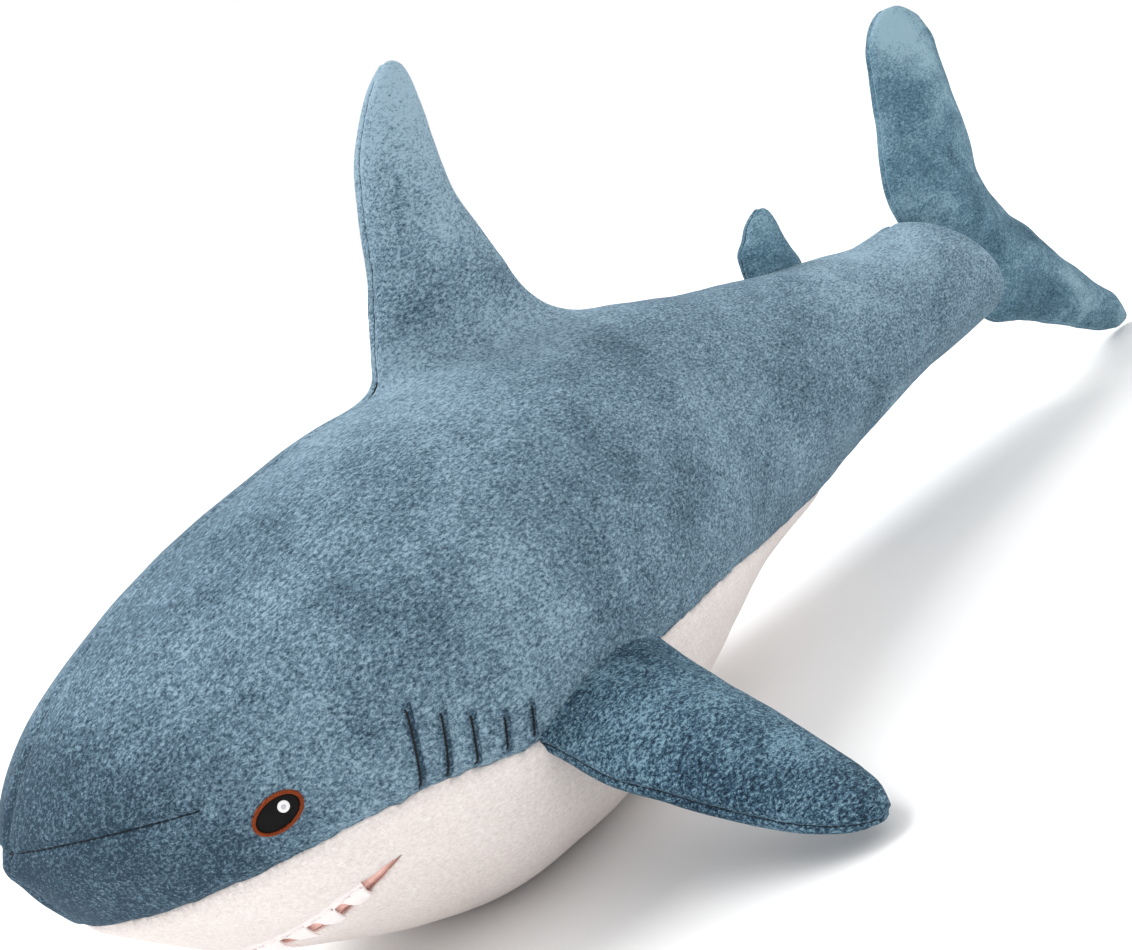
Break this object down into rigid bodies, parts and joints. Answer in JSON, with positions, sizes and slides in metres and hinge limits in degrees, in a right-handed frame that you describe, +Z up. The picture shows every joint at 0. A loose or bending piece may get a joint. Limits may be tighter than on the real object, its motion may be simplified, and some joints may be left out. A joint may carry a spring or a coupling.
{
  "type": "plush shark",
  "caption": "Long stuffed plush shark with a blue back, a white belly, a felt-toothed mouth, embroidered eyes and soft fins that flex at their seams; it lies on its belly.",
  "frame": {"origin": "on the surface it rests on, under the middle of its length and width", "axes": "+X towards the tail (the nose points along -X), +Y across the body towards the shark's right side, +Z up"},
  "size_m": [0.9992, 0.4872, 0.4079],
  "materials": {
    "blue_plush": "matte",
    "fin_plush": "matte",
    "white_plush": "matte",
    "pink_fabric": "matte",
    "white_felt": "matte",
    "black_embroidery": "matte",
    "brown_embroidery": "matte",
    "white_embroidery": "matte",
    "black_thread": "matte",
    "blue_thread": "matte",
    "fibre_fill": "matte"
  },
  "bodies": {
    "torso": {"back_panel_left": "blue_plush", "back_panel_right": "blue_plush", "belly_panel": "white_plush", "mouth_lining": "pink_fabric", "upper_teeth": "white_felt", "left_eye_pupil": "black_embroidery", "left_eye_ring": "brown_embroidery", "left_eye_glint": "white_embroidery", "right_eye_pupil": "black_embroidery", "right_eye_ring": "brown_embroidery", "right_eye_glint": "white_embroidery", "left_gill_stitches": "black_thread", "right_gill_stitches": "black_thread", "back_seam_thread": "blue_thread", "under_tail_seam_thread": "blue_thread", "side_seam_thread": "blue_thread", "snout_dart_threads": "blue_thread", "closing_stitches": "blue_thread", "body_stuffing": "fibre_fill"},
    "dorsal_fin": {"dorsal_fin_left_panel": "fin_plush", "dorsal_fin_right_panel": "fin_plush", "dorsal_fin_seam_thread": "blue_thread", "dorsal_fin_stuffing": "fibre_fill"},
    "rear_fin": {"rear_fin_left_panel": "fin_plush", "rear_fin_right_panel": "fin_plush", "rear_fin_seam_thread": "blue_thread", "rear_fin_stuffing": "fibre_fill"},
    "tail_fin": {"tail_fin_left_panel": "fin_plush", "tail_fin_right_panel": "fin_plush", "tail_fin_seam_thread": "blue_thread", "tail_fin_stuffing": "fibre_fill"},
    "left_fin": {"left_fin_lower_panel": "fin_plush", "left_fin_upper_panel": "fin_plush", "left_fin_seam_thread": "blue_thread", "left_fin_stuffing": "fibre_fill"},
    "right_fin": {"right_fin_lower_panel": "fin_plush", "right_fin_upper_panel": "fin_plush", "right_fin_seam_thread": "blue_thread", "right_fin_stuffing": "fibre_fill"}
  },
  "joints": [
    {"name": "left_fin_lift", "type": "hinge", "parent": "torso", "child": "left_fin", "pos_m": [-0.2575, -0.1215, 0.085], "axis": [-0.9915, -0.1276, 0.0236], "range_deg": [-3, 38], "stiffness_Nm_per_rad": 1.2},
    {"name": "right_fin_lift", "type": "hinge", "parent": "torso", "child": "right_fin", "pos_m": [-0.2575, 0.1215, 0.085], "axis": [0.9915, -0.1276, -0.0236], "range_deg": [-3, 38], "stiffness_Nm_per_rad": 1.2},
    {"name": "dorsal_fin_flop", "type": "hinge", "parent": "torso", "child": "dorsal_fin", "pos_m": [-0.1425, 0, 0.24525], "axis": [0.9958, 0, -0.092], "range_deg": [-25, 25], "stiffness_Nm_per_rad": 1.2},
    {"name": "rear_fin_flop", "type": "hinge", "parent": "torso", "child": "rear_fin", "pos_m": [0.112, 0, 0.19675], "axis": [0.985, 0, -0.1724], "range_deg": [-20, 20], "stiffness_Nm_per_rad": 0.2},
    {"name": "tail_fin_swing", "type": "hinge", "parent": "torso", "child": "tail_fin", "pos_m": [0.286, 0, 0.1355], "axis": [-0.4758, 0, 0.8796], "range_deg": [-30, 30], "stiffness_Nm_per_rad": 2}
  ]
}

|---|

• [The task] Give solely the number of lines in the data that contain the string "frame".

• [Written reply] 2